The character of John has been shown only too clearly in the records of those miserable years during which he occupied the throne. It is unquestionable that the very circumstances which entailed so much misery upon the people under his rule were ultimately of the greatest benefit to the country, and that the cowardice and tyranny of John produced results of far more importance to the welfare of the English nation than the high military talent and abilities of his predecessors. Yet, however highly we may estimate the national blessings which have followed in the train of Magna Charta, we cannot be blind to the fact that, like every other triumph of freedom, it was bought with tears and blood.

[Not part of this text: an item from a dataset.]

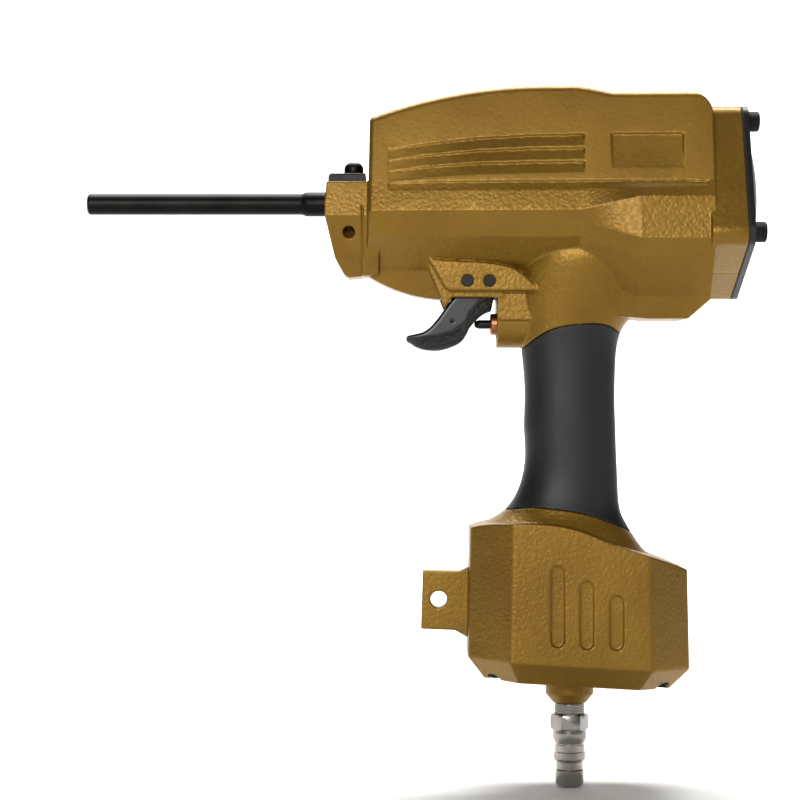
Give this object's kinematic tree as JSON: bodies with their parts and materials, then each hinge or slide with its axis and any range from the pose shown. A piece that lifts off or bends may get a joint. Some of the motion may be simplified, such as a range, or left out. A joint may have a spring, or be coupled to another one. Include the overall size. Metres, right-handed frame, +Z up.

John, whose character had always been treacherous and cruel, became savage and brutal to an unprecedented degree after this charter had been wrung from him; and we look in vain for any redeeming feature in his conduct. His vices, in themselves sufficiently execrable, are partially hidden from our view by the greater prominence of his crimes, and of these the dark catalogue extends through every year in which he held the reins of power.